Throughout the morning parents arrived to take their children home, but not before some had been volunteered into cleaning their own classrooms. It was refreshing to see and worlds away from anything I might witness in the UK, where children are more accustomed to vandalising school property than sponging it down.
But that for me summed up my Kenya experience: people taking pride in their appearance, their belongings and their property, no matter their condition or how little they owned.

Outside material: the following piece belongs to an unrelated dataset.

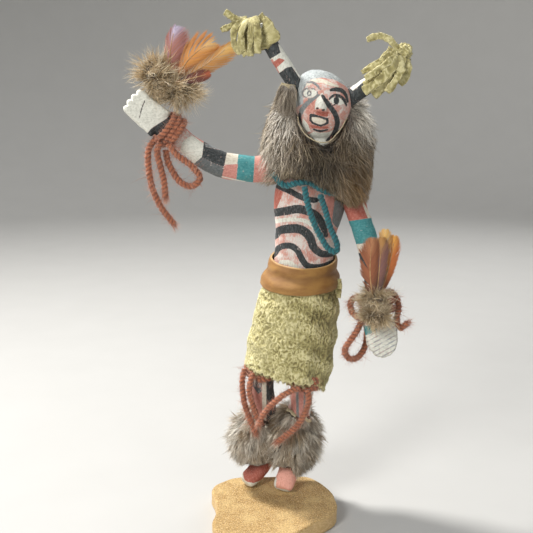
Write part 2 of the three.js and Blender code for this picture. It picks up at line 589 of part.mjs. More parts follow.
// ---- Feathers and down in the hands ----
// A feather is a thin blade, narrow at the quill and round at the tip.
function feather(quill, tip, width, grow = 0, bow = 0) {
  const [from, to] = [new THREE.Vector3(...quill), new THREE.Vector3(...tip)];
  const across = to.clone().sub(from).cross(new THREE.Vector3(...Y_AXIS)).normalize();
  const stations = [[0, 0.22], [0.3, 0.8], [0.65, 1], [0.88, 0.8], [1, 0.3]].map(([t, share]) => {
    const p = from.clone().lerp(to, t).addScaledVector(across, bow * Math.sin(Math.PI * t));
    return [p.x, p.y, p.z, (width / 2) * share, FEATHER_THICKNESS / 2];
  });
  const section = new THREE.BoxGeometry(2, 1, 2, 1, 6, 1);
  return sweep(section, stations, across.toArray(), grow);
}

const RIGHT_FEATHERS = {
  upright: (g) => feather([-57.4, -7, 255], [-54.6, -7, 283.4], 10, g),
  spread: (g) => feather([-53.4, -9, 256.6], [-39.6, -9, 277.6], 17, g),
  long: (g) => feather([-55.8, -11, 254.6], [-24.6, -11, 274.6], 9.6, g, -1.2),
  short: (g) => feather([-54, -13, 255], [-36.2, -13, 259.6], 7.4, g),
};
const LEFT_FEATHERS = {
  outer: (g) => feather([53.8, -27.4, 136], [48.4, -27.4, 170.4], 9.5, g, 0.8),
  middle: (g) => feather([55, -25.6, 137], [56.2, -25.6, 171.4], 10, g),
  long: (g) => feather([56.4, -23.8, 138], [59.6, -23.8, 176.2], 10, g),
  inner: (g) => feather([58, -22, 139], [64.8, -22, 172.4], 10, g, -0.8),
};

const rightDown = () => join([
  ball([-65.4, -9, 258.4], [DOWN_RADIUS * 1.1, DOWN_RADIUS * 0.88, DOWN_RADIUS * 1.25]),
  ball([-56, -9, 250.6], [DOWN_RADIUS, DOWN_RADIUS * 0.85, DOWN_RADIUS * 0.85]),
  ball([-49, -8.6, 251], [DOWN_RADIUS * 0.7, DOWN_RADIUS * 0.66, DOWN_RADIUS * 0.6]),
]);
const leftDown = () => join([
  ball([54.4, -25, 137.6], [DOWN_RADIUS * 0.95, DOWN_RADIUS * 0.75, DOWN_RADIUS * 0.95]),
  ball([55, -26.4, 128.6], [DOWN_RADIUS * 1.05, DOWN_RADIUS * 0.6, DOWN_RADIUS * 0.75]),
]);

// ---- Scene graph ----
const paint = (color, roughness) => new THREE.MeshStandardMaterial({ color, roughness, metalness: 0 });
const WOOD = paint(0xd9b9ae, 0.75);
const WHITE_PAINT = paint(0xe4e3de, 0.75);
const BLACK_PAINT = paint(0x2b2c2c, 0.7);
const SAND = paint(0xbd9a62, 0.95);
const SUEDE = paint(0xb6b282, 0.95);
const LEATHER = paint(0xb98552, 0.7);
const GREY_FUR = paint(0x7d6f62, 0.95);
const PALE_FUR = paint(0x9a8a76, 0.95);
const RUST_YARN = paint(0x9c4c34, 0.95);
const TEAL_YARN = paint(0x1f7f86, 0.95);
const ORANGE_FEATHER = paint(0xb3683a, 0.6);
const BROWN_FEATHER = paint(0x74483a, 0.6);

const doll = new THREE.Group();
const standing = new THREE.Group();
standing.position.z = BASE_THICKNESS;
doll.add(standing);

function put(group, name, solid, material) {
  const mesh = new THREE.Mesh(geometryOf(solid, group === standing ? SIZE : 1), material);
  mesh.name = name;
  group.add(mesh);
}

const wraps = [rightWrap, leftWrap, rightKneeWrap, leftKneeWrap];
const arms = [rightArm, leftArm];
const horns = [rightHorn, leftHorn];

put(doll, 'base', baseSlab(), SAND);
put(standing, 'figure', fit(figure(0), [underBase]), WOOD);
put(standing, 'right_arm', fit(rightArm(0), [torso]), WHITE_PAINT);
put(standing, 'left_arm', fit(leftArm(0), [torso]), WHITE_PAINT);
put(standing, 'right_horn', fit(rightHorn(0), [head]), BLACK_PAINT);
put(standing, 'left_horn', fit(leftHorn(0), [head]), BLACK_PAINT);
put(standing, 'right_horn_tassel', fit(rightTassel(0), [rightHorn, head]), SUEDE);
put(standing, 'left_horn_tassel', fit(leftTassel(0), [leftHorn, head]), SUEDE);
put(standing, 'belt', fit(belt(), [torso]), LEATHER);
put(standing, 'kilt', fit(kilt().add(kiltTail()), [torso, belt]), SUEDE);

put(standing, 'neck_yarn', fit(neckStrand(0), [torso, ...arms]), TEAL_YARN);
put(standing, 'chest_yarn_loop', fit(chestLoop(0), [neckStrand, torso, belt]), TEAL_YARN);
put(standing, 'fur_ruff', fit(ruff(), [torso, head, ...arms, ...horns, neckStrand, chestLoop,
  rightTassel, leftTassel]), GREY_FUR);

put(standing, 'right_wrist_yarn', fit(rightWrap(0), [rightArm]), RUST_YARN);
put(standing, 'left_wrist_yarn', fit(leftWrap(0), [leftArm]), RUST_YARN);
put(standing, 'right_knee_yarn', fit(rightKneeWrap(0), [rightLeg, leftLeg, kilt]), RUST_YARN);
put(standing, 'left_knee_yarn', fit(leftKneeWrap(0), [leftLeg, rightLeg, kilt, rightKneeWrap]), RUST_YARN);

const FREE_YARNS = {
  right_wrist_yarn_tail: rightWristTail,
  right_wrist_yarn_end: rightWristEnd,
  right_wrist_yarn_loop: rightWristLoop,
  left_wrist_yarn_loop: leftWristLoop,
  left_wrist_yarn_bight: leftWristBight,
  left_wrist_yarn_tail: leftWristTail,
  right_knee_yarn_outer: rightKneeTailOuter,
  right_knee_yarn_inner: rightKneeTailInner,
  left_knee_yarn_across: leftKneeTailAcross,
  left_knee_yarn_down: leftKneeTailDown,
};
const laid = [];
for (const [name, cord] of Object.entries(FREE_YARNS)) {
  put(standing, name, fit(cord(0), [...wraps, ...arms, rightLeg, leftLeg, kilt, ...laid]), RUST_YARN);
  laid.push(cord);
}

put(standing, 'left_anklet', fit(leftAnklet(0), [leftLeg, leftFoot, rightLeg, rightFoot, ...laid]),
  PALE_FUR);
put(standing, 'right_anklet', fit(rightAnklet(0), [rightLeg, rightFoot, leftAnklet, ...laid]), PALE_FUR);

const RIGHT_BLADES = Object.values(RIGHT_FEATHERS);
const LEFT_BLADES = Object.values(LEFT_FEATHERS);
for (const [name, blade] of Object.entries(RIGHT_FEATHERS)) {
  put(standing, `right_feather_${name}`, fit(blade(0), [rightArm]), ORANGE_FEATHER);
}
for (const [name, blade] of Object.entries(LEFT_FEATHERS)) {
  put(standing, `left_feather_${name}`, fit(blade(0), [leftArm, leftWrap]), BROWN_FEATHER);
}
put(standing, 'right_hand_down', fit(rightDown(), [rightArm, rightWrap, ...RIGHT_BLADES]), PALE_FUR);
put(standing, 'left_hand_down', fit(leftDown(), [leftArm, leftWrap, ...laid, ...LEFT_BLADES]), PALE_FUR);

export default doll;
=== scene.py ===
import math

import bpy
import numpy as np
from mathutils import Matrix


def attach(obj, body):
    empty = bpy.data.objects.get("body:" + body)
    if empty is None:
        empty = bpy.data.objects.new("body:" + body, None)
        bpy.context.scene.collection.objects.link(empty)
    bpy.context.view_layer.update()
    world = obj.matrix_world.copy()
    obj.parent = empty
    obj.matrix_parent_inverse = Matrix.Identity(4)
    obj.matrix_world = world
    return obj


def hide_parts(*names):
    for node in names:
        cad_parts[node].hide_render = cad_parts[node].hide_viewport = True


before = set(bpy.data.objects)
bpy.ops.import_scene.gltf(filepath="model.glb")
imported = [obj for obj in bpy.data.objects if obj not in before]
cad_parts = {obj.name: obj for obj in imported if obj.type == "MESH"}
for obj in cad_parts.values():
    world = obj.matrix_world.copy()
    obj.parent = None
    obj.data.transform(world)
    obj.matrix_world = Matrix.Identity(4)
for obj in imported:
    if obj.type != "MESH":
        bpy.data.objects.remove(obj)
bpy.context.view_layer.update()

# Lengths are in millimetres, as in the part's source, and become metres in the meshes.
# Figure points are measured from the base's top.
MM = 0.001
STAND = np.array([0.0, 0.0, 10.0])
X, Y, Z = np.eye(3)
rng = np.random.default_rng(11)


# ---- Camera, light and floor ----
CAMERA_AT = np.array([-5.4, -455.0, 259.7])
CAMERA_DOWN = math.radians(12.26)
PIXELS = 533.0                    # the drawing is this wide and high
CENTRE = PIXELS / 2
CAMERA_FOCAL = 800.0              # in those pixels
SENSOR = 36.0

camera_data = bpy.data.cameras.new("camera")
camera_data.sensor_width = SENSOR
camera_data.lens = SENSOR * CAMERA_FOCAL / PIXELS
camera_data.clip_start = 0.01
camera = bpy.data.objects.new("camera", camera_data)
camera.location = CAMERA_AT * MM
camera.rotation_euler = (math.pi / 2 - CAMERA_DOWN, 0, 0)
bpy.context.collection.objects.link(camera)
bpy.context.scene.camera = camera


def drawing(points):
    """Where points fall on the flat front drawing that the painted marks are laid out on."""
    away = points - CAMERA_AT
    depth = away[:, 1] * math.cos(CAMERA_DOWN) - away[:, 2] * math.sin(CAMERA_DOWN)
    rise = away[:, 1] * math.sin(CAMERA_DOWN) + away[:, 2] * math.cos(CAMERA_DOWN)
    return np.stack([CENTRE + CAMERA_FOCAL * away[:, 0] / depth,
                     CENTRE - CAMERA_FOCAL * rise / depth], axis=1)


def on_drawing(marks, y):
    """The points at depth y, or at a depth for each, that fall on these marks of the drawing."""
    marks = np.asarray(marks, float)
    across, rise = (marks[:, 0] - CENTRE) / CAMERA_FOCAL, (CENTRE - marks[:, 1]) / CAMERA_FOCAL
    cos, sin = math.cos(CAMERA_DOWN), math.sin(CAMERA_DOWN)
    share = (np.asarray(y) - CAMERA_AT[1]) / (cos + rise * sin)
    return CAMERA_AT + np.stack([across * share, (cos + rise * sin) * share,
                                 (rise * cos - sin) * share], axis=1)


def inside(at, outline):
    """Distance of drawn places from an outline, above 0 inside it."""
    line = np.asarray(outline, float)
    best = np.full(len(at), 1e9)
    within = np.zeros(len(at), bool)
    for a, b in zip(line, np.roll(line, -1, axis=0)):
        d = b - a
        t = np.clip(((at - a) @ d) / max(d @ d, 1e-9), 0, 1)
        best = np.minimum(best, np.linalg.norm(at - a - t[:, None] * d, axis=1))
        crosses = (a[1] > at[:, 1]) != (b[1] > at[:, 1])
        within ^= crosses & (at[:, 0] < a[0] + (at[:, 1] - a[1]) * d[0] / (d[1] if d[1] else 1e-9))
    return np.where(within, best, -best)


def linear(hex_colour):
    """A colour written as on a screen, as the renderer's linear colour."""
    parts = [int(hex_colour[i:i + 2], 16) / 255 for i in (0, 2, 4)]
    return tuple(c / 12.92 if c <= 0.04045 else ((c + 0.055) / 1.055) ** 2.4 for c in parts) + (1.0,)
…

I spent a full week at the school, scoping the solar project and making various other little fixes. I was struck by the dedication of the staff, particularly of Gideon and Rachael, and by the inclusive environment of the school. In England, we are used to hearing of pupils being excluded or, more pertinently, of pupils excluding themselves. But the Aquinoe Learning Centre was different to anything I had experienced. It felt more like a homestead than a school, albeit one run on a relative shoestring of a budget. Hopefully, with the addition of solar power, that budget can stretch a little bit further.
I stayed in Josphat’s house for the duration of my visit. We enjoyed handsome meals home-cooked by Lillian, and after a hard day’s work the three of us would often relax over a Tusker beer or three in the Redcorns bar in town.
Originally from Mombasa, Lillian was the first Kenyan I heard refer to the unit of currency, the Shilling, as “bob”. She pronounced the word deliciously, skipping over the vowel sound as fast as her mouth would allow. “It will be fifty bob,” she said when I asked of the standard – that is, non-mzungu – motorcycle taxi fare into town. Fiff-tee bub.
But the shilling is not the only unit of currency in Kenya, it seems. The humble goat can still be a handsome inducement also.
“Thank you for everything that you have done,” said Meshack Issiye, the school caretaker, as I was preparing to leave on my final Sunday. “I don’t know what we can give you. We would give you a goat, but how would you get it home?”
The staff of the Aquinoe Learning Centre, Kitale, Kenya, 22 November 2014.